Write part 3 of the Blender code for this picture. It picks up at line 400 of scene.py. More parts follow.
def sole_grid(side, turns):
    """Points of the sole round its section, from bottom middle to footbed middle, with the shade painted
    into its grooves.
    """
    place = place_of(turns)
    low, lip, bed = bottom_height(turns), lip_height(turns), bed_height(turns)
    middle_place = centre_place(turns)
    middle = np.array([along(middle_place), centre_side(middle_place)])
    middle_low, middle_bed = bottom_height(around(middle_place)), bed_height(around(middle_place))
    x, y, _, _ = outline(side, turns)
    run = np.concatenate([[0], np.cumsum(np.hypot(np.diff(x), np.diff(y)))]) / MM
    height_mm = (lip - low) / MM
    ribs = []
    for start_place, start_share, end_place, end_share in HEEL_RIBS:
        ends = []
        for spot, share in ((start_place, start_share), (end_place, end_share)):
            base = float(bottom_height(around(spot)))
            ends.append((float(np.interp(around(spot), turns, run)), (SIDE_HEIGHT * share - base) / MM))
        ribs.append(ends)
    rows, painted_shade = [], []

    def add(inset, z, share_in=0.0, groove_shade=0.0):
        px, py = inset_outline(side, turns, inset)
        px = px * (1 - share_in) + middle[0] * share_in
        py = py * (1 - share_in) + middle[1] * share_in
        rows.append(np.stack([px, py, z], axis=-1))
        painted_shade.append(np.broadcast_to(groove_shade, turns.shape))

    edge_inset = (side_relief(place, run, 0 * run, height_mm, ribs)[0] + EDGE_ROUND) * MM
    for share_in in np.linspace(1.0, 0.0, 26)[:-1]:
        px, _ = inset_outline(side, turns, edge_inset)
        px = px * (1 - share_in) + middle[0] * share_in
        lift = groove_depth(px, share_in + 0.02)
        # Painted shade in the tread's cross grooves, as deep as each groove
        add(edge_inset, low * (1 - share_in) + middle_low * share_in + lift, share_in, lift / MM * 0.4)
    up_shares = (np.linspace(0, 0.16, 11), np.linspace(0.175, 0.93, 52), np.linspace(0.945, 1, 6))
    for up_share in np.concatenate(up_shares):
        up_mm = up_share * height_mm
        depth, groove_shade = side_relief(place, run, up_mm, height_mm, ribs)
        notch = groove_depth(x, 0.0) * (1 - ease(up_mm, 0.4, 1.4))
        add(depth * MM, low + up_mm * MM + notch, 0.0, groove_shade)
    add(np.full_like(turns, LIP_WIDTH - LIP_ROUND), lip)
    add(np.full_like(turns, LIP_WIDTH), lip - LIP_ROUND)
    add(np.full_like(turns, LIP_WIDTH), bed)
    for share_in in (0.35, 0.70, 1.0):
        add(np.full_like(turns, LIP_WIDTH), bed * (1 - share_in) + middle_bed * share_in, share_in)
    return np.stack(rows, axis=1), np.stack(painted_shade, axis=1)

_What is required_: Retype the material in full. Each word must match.

_Worked answer_:
Write part 3 of the Blender code for this picture. It picks up at line 400 of scene.py. More parts follow.
def sole_grid(side, turns):
    """Points of the sole round its section, from bottom middle to footbed middle, with the shade painted
    into its grooves.
    """
    place = place_of(turns)
    low, lip, bed = bottom_height(turns), lip_height(turns), bed_height(turns)
    middle_place = centre_place(turns)
    middle = np.array([along(middle_place), centre_side(middle_place)])
    middle_low, middle_bed = bottom_height(around(middle_place)), bed_height(around(middle_place))
    x, y, _, _ = outline(side, turns)
    run = np.concatenate([[0], np.cumsum(np.hypot(np.diff(x), np.diff(y)))]) / MM
    height_mm = (lip - low) / MM
    ribs = []
    for start_place, start_share, end_place, end_share in HEEL_RIBS:
        ends = []
        for spot, share in ((start_place, start_share), (end_place, end_share)):
            base = float(bottom_height(around(spot)))
            ends.append((float(np.interp(around(spot), turns, run)), (SIDE_HEIGHT * share - base) / MM))
        ribs.append(ends)
    rows, painted_shade = [], []

    def add(inset, z, share_in=0.0, groove_shade=0.0):
        px, py = inset_outline(side, turns, inset)
        px = px * (1 - share_in) + middle[0] * share_in
        py = py * (1 - share_in) + middle[1] * share_in
        rows.append(np.stack([px, py, z], axis=-1))
        painted_shade.append(np.broadcast_to(groove_shade, turns.shape))

    edge_inset = (side_relief(place, run, 0 * run, height_mm, ribs)[0] + EDGE_ROUND) * MM
    for share_in in np.linspace(1.0, 0.0, 26)[:-1]:
        px, _ = inset_outline(side, turns, edge_inset)
        px = px * (1 - share_in) + middle[0] * share_in
        lift = groove_depth(px, share_in + 0.02)
        # Painted shade in the tread's cross grooves, as deep as each groove
        add(edge_inset, low * (1 - share_in) + middle_low * share_in + lift, share_in, lift / MM * 0.4)
    up_shares = (np.linspace(0, 0.16, 11), np.linspace(0.175, 0.93, 52), np.linspace(0.945, 1, 6))
    for up_share in np.concatenate(up_shares):
        up_mm = up_share * height_mm
        depth, groove_shade = side_relief(place, run, up_mm, height_mm, ribs)
        notch = groove_depth(x, 0.0) * (1 - ease(up_mm, 0.4, 1.4))
        add(depth * MM, low + up_mm * MM + notch, 0.0, groove_shade)
    add(np.full_like(turns, LIP_WIDTH - LIP_ROUND), lip)
    add(np.full_like(turns, LIP_WIDTH), lip - LIP_ROUND)
    add(np.full_like(turns, LIP_WIDTH), bed)
    for share_in in (0.35, 0.70, 1.0):
        add(np.full_like(turns, LIP_WIDTH), bed * (1 - share_in) + middle_bed * share_in, share_in)
    return np.stack(rows, axis=1), np.stack(painted_shade, axis=1)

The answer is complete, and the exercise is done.